Несомненно, ближайшие соратники Трампа знали, какой он непредсказуемый, и всех до единого это тревожило. Порой в неблагоприятной политической обстановке у него случались моменты полной иррациональности, и это признавал почти каждый. Когда это происходило, он злился в одиночестве и никого к себе не подпускал. Руководящий состав администрации в эти мрачные периоды, как правило, во всем с ним соглашался, что бы он ни говорил. Если некоторые и пытались увильнуть от прямого ответа, Хоуп Хикс никогда не шла на такие уловки. Она соглашалась с ним абсолютно во всем.
Вечером 3 марта в Мар-а-Лаго президент посмотрел интервью Брета Байера с Полом Райаном на канале Fox. Байер спросил спикера об опубликованном на новостном сайте Circa, принадлежащем консервативной вещательной корпорации Sinclair, отчете, в котором утверждалось, что Башня Трампа в ходе кампании находилась под наблюдением.
Ранним утром 4 марта Трамп разразился потоком твитов:
Ужас! Только что узнал, что Обама “установил прослушку” в Башне Трампа прямо перед победой. Ничего не нашли. Это маккартизм! (4:35 утра)
Законно ли действующему президенту “прослушивать” президентскую гонку накануне выборов? Ранее суд отклонил [запрос]. ОЧЕРЕДНАЯ НИЗОСТЬ! (4:49 утра)

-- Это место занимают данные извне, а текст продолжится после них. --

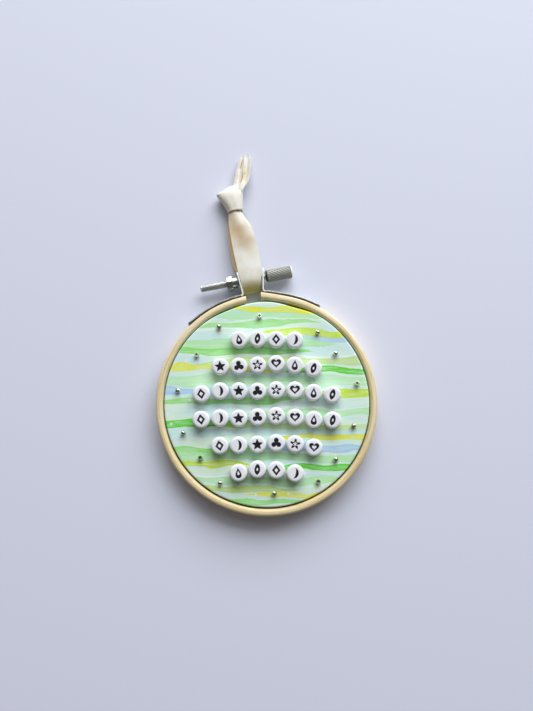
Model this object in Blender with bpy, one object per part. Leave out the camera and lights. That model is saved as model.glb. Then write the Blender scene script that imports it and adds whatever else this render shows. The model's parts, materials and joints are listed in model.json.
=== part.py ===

Как низко пал президент Обама: прослушивает мои телефоны во время священного процесса выборов. Это Никсон/Уотергейт. Плохой (или больной) парень! (5:02 утра)
В 6.40 утра он позвонил Прибусу и разбудил его своим звонком. “Ты видел мой твит? – спросил он. – Мы поймали их с поличным!” Затем президент поднес телефон к телевизору, чтобы Прибус услышал повтор программы Байера.
Его не интересовала точность, но точным он быть и не умел. Он высказывался во всеуслышание, показывая всем свою боль и раздражение. Делая ошибки в словах, используя жаргон семидесятых – при слове “прослушка” сразу представлялись агенты ФБР, сидящие в тесном фургоне на Пятой авеню, – он казался эксцентричным и нелепым. Из множества твитов, которыми он выставлял себя на посмешище, с точки зрения прессы, сотрудников спецслужб и до крайности довольных демократов, твиты о прослушке стали квинтэссенцией его невежества и позора.